Take each line containing the word "bodies" and copy it.
>>>>>
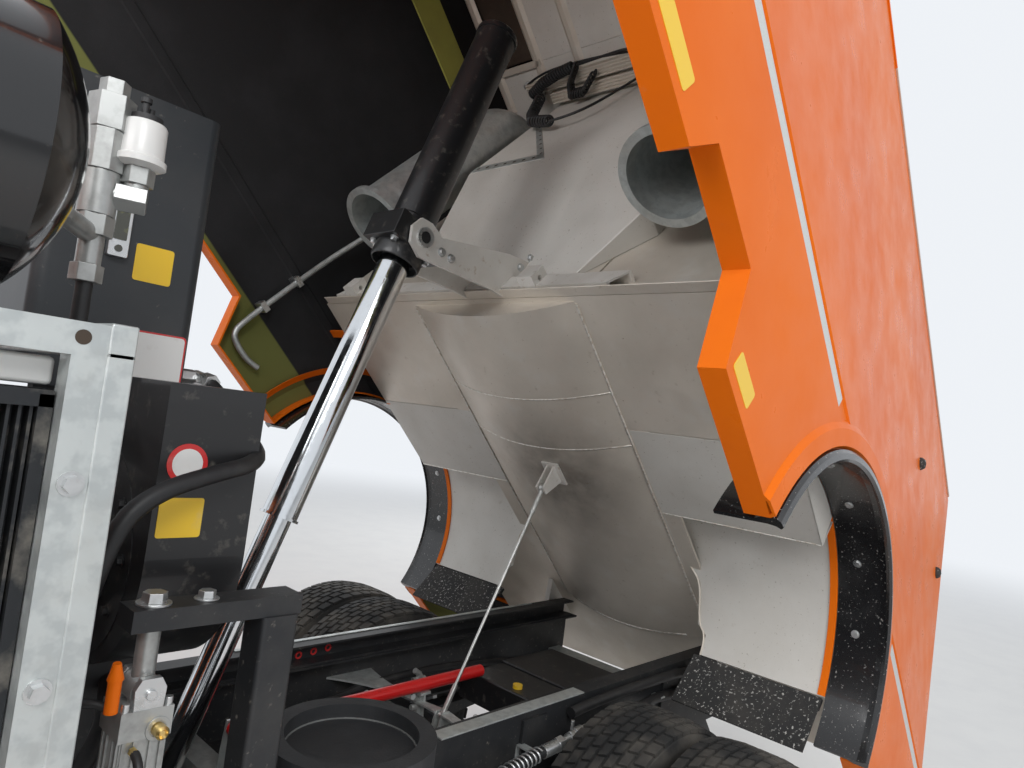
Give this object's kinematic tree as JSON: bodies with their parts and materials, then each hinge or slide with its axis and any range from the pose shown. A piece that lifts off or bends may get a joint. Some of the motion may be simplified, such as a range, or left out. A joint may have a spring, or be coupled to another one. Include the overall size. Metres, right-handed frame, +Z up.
{
  "type": "street sweeper truck",
  "caption": "Cab-over suction street sweeper truck with a tipping debris hopper, side brushes, suction ducts and a telescopic tipping ram, shown with the hopper tipped.",
  "frame": {"origin": "centre of the bounding box of the truck with its hopper tipped, on the ground", "axes": "+X forward, +Y to the left of the truck, +Z up"},
  "size_m": [8.0019, 2.8, 5.1496],
  "materials": {
    "frame_black": "satin",
    "galvanised": "dull",
    "stainless": "brushed, dusty",
    "orange_grp": "gloss",
    "lining": "matt foam",
    "rubber": "matt",
    "tyre": "matt",
    "rim_paint": "satin",
    "engine_grey": "dull",
    "drum_black": "gloss",
    "tank_grey": "satin",
    "cylinder_black": "satin",
    "chrome": "polished",
    "rope_steel": "bright",
    "red_paint": "gloss",
    "cab_orange": "gloss",
    "glass": "clear",
    "black_plastic": "grained",
    "seat_fabric": "woven",
    "amber": "clear lens",
    "lamp_lens": "clear lens",
    "bristle": "bristle",
    "fuel_tank": "satin"
  },
  "bodies": {
    "chassis": {"frame_rails": "frame_black", "subframe": "frame_black", "crossmembers": "galvanised", "front_axle": "frame_black", "rear_axle": "frame_black", "drive_engine": "engine_grey", "side_tanks": "fuel_tank", "front_mudguards": "black_plastic", "front_bumper": "cab_orange", "rear_bumper": "frame_black", "lamps": "lamp_lens", "aux_engine": "cylinder_black", "aux_frame": "galvanised", "air_receiver": "drum_black", "hydraulic_tank": "tank_grey", "lift_post": "frame_black", "lift_cylinder": "fuel_tank", "suction_hoses": "rubber", "suction_mouths": "galvanised", "broom_mounts": "frame_black"},
    "steer_left": {"knuckle_left": "frame_black"},
    "steer_right": {"knuckle_right": "frame_black"},
    "front_wheel_left": {"front_tyre_left": "tyre", "front_rim_left": "rim_paint"},
    "front_wheel_right": {"front_tyre_right": "tyre", "front_rim_right": "rim_paint"},
    "rear_wheels_left": {"rear_tyres_left": "tyre", "rear_rims_left": "rim_paint"},
    "rear_wheels_right": {"rear_tyres_right": "tyre", "rear_rims_right": "rim_paint"},
    "broom_arm_left": {"broom_arm_left": "frame_black"},
    "broom_arm_right": {"broom_arm_right": "frame_black"},
    "broom_left": {"broom_left": "bristle"},
    "broom_right": {"broom_right": "bristle"},
    "hopper": {"hopper_shell": "stainless", "arch_liners": "stainless", "hopper_brackets": "stainless", "side_panels": "orange_grp", "hood": "orange_grp", "hood_lining": "lining", "arch_flares": "rubber", "mudflaps": "rubber", "suction_pipes": "stainless"},
    "rear_door": {"rear_door": "stainless"},
    "cab": {"cab_shell": "cab_orange", "cab_glass": "glass", "grille": "black_plastic", "mirrors": "black_plastic", "dashboard": "black_plastic", "seats": "seat_fabric", "beacons": "amber"},
    "door_left": {"door_left": "cab_orange", "door_glass_left": "glass"},
    "door_right": {"door_right": "cab_orange", "door_glass_right": "glass"},
    "cylinder_barrel": {"cylinder_barrel": "cylinder_black"},
    "cylinder_stage_1": {"cylinder_stage_1": "chrome"},
    "cylinder_stage_2": {"cylinder_stage_2": "chrome"},
    "limit_rope": {"limit_rope": "rope_steel"},
    "safety_prop": {"safety_prop": "red_paint"}
  },
  "joints": [
    {"name": "hopper_tip", "type": "hinge", "parent": "chassis", "child": "hopper", "pos_m": [-2.2049, 0, 0.91], "axis": [0, -1, 0], "range_deg": [-45, 0]},
    {"name": "ram_swing", "type": "hinge", "parent": "hopper", "child": "cylinder_barrel", "pos_m": [-0.46683, 0, 2.54766], "axis": [0, -1, 0], "range_deg": [0, 24]},
    {"name": "ram_stage_1", "type": "slide", "parent": "cylinder_barrel", "child": "cylinder_stage_1", "axis": [0.3282, 0, -0.9446], "range_m": [-0.922, 0]},
    {"name": "ram_stage_2", "type": "slide", "parent": "cylinder_stage_1", "child": "cylinder_stage_2", "axis": [0.3282, 0, -0.9446], "range_m": [-0.8988, 0]},
    {"name": "limit_rope_fold", "type": "hinge", "parent": "hopper", "child": "limit_rope", "pos_m": [-1.34153, 0.03, 1.71257], "axis": [0, -1, 0], "range_deg": [0, 107]},
    {"name": "safety_prop_lift", "type": "hinge", "parent": "chassis", "child": "safety_prop", "pos_m": [-0.1549, -0.09, 0.925], "axis": [0, 1, 0], "range_deg": [0, 58]},
    {"name": "rear_door_lift", "type": "hinge", "parent": "hopper", "child": "rear_door", "pos_m": [-3.9359, 0, 1.89429], "axis": [0, 1, 0], "range_deg": [0, 80]},
    {"name": "cab_tilt", "type": "hinge", "parent": "chassis", "child": "cab", "pos_m": [3.7951, 0, 0.8], "axis": [0, -1, 0], "range_deg": [-50, 0]},
    {"name": "door_left_swing", "type": "hinge", "parent": "cab", "child": "door_left", "pos_m": [3.7401, 1.164, 1.4], "axis": [0, 0, -1], "range_deg": [0, 70]},
    {"name": "steer_left_turn", "type": "hinge", "parent": "chassis", "child": "steer_left", "pos_m": [2.5951, 0.87, 0.522], "axis": [0, 0, 1], "range_deg": [-36, 36]},
    {"name": "front_wheel_left_spin", "type": "hinge", "parent": "steer_left", "child": "front_wheel_left", "pos_m": [2.5951, 1.03, 0.522], "axis": [0, 1, 0], "continuous": true},
    {"name": "rear_wheels_left_spin", "type": "hinge", "parent": "chassis", "child": "rear_wheels_left", "pos_m": [-1.2049, 1.05, 0.522], "axis": [0, 1, 0], "continuous": true},
    {"name": "broom_arm_left_swing", "type": "hinge", "parent": "chassis", "child": "broom_arm_left", "pos_m": [0.8751, 0.6, 0.47], "axis": [0, 0, 1], "range_deg": [0, 35]},
    {"name": "broom_left_spin", "type": "hinge", "parent": "broom_arm_left", "child": "broom_left", "pos_m": [1.4051, 0.88, 0.3], "axis": [0, 0, 1], "continuous": true},
    {"name": "door_right_swing", "type": "hinge", "parent": "cab", "child": "door_right", "pos_m": [3.7401, -1.164, 1.4], "axis": [0, 0, 1], "range_deg": [0, 70]},
    {"name": "steer_right_turn", "type": "hinge", "parent": "chassis", "child": "steer_right", "pos_m": [2.5951, -0.87, 0.522], "axis": [0, 0, 1], "range_deg": [-36, 36]},
    {"name": "front_wheel_right_spin", "type": "hinge", "parent": "steer_right", "child": "front_wheel_right", "pos_m": [2.5951, -1.03, 0.522], "axis": [0, 1, 0], "continuous": true},
    {"name": "rear_wheels_right_spin", "type": "hinge", "parent": "chassis", "child": "rear_wheels_right", "pos_m": [-1.2049, -1.05, 0.522], "axis": [0, 1, 0], "continuous": true},
    {"name": "broom_arm_right_swing", "type": "hinge", "parent": "chassis", "child": "broom_arm_right", "pos_m": [0.8751, -0.6, 0.47], "axis": [0, 0, -1], "range_deg": [0, 35]},
    {"name": "broom_right_spin", "type": "hinge", "parent": "broom_arm_right", "child": "broom_right", "pos_m": [1.4051, -0.88, 0.3], "axis": [0, 0, 1], "continuous": true}
  ],
  "couplings": [
    {"joint": "ram_swing", "follows": "hopper_tip", "ratio": -0.51018},
    {"joint": "ram_stage_1", "follows": "hopper_tip", "m_per_rad": 1.1714},
    {"joint": "ram_stage_2", "follows": "hopper_tip", "m_per_rad": 1.1419},
    {"joint": "limit_rope_fold", "follows": "hopper_tip", "ratio": -2.3556},
    {"joint": "steer_right_turn", "follows": "steer_left_turn", "ratio": 1}
  ]
}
<<<<<
## Expected answer
Give this object's kinematic tree as JSON: bodies with their parts and materials, then each hinge or slide with its axis and any range from the pose shown. A piece that lifts off or bends may get a joint. Some of the motion may be simplified, such as a range, or left out. A joint may have a spring, or be coupled to another one. Include the overall size. Metres, right-handed frame, +Z up.
  "bodies": {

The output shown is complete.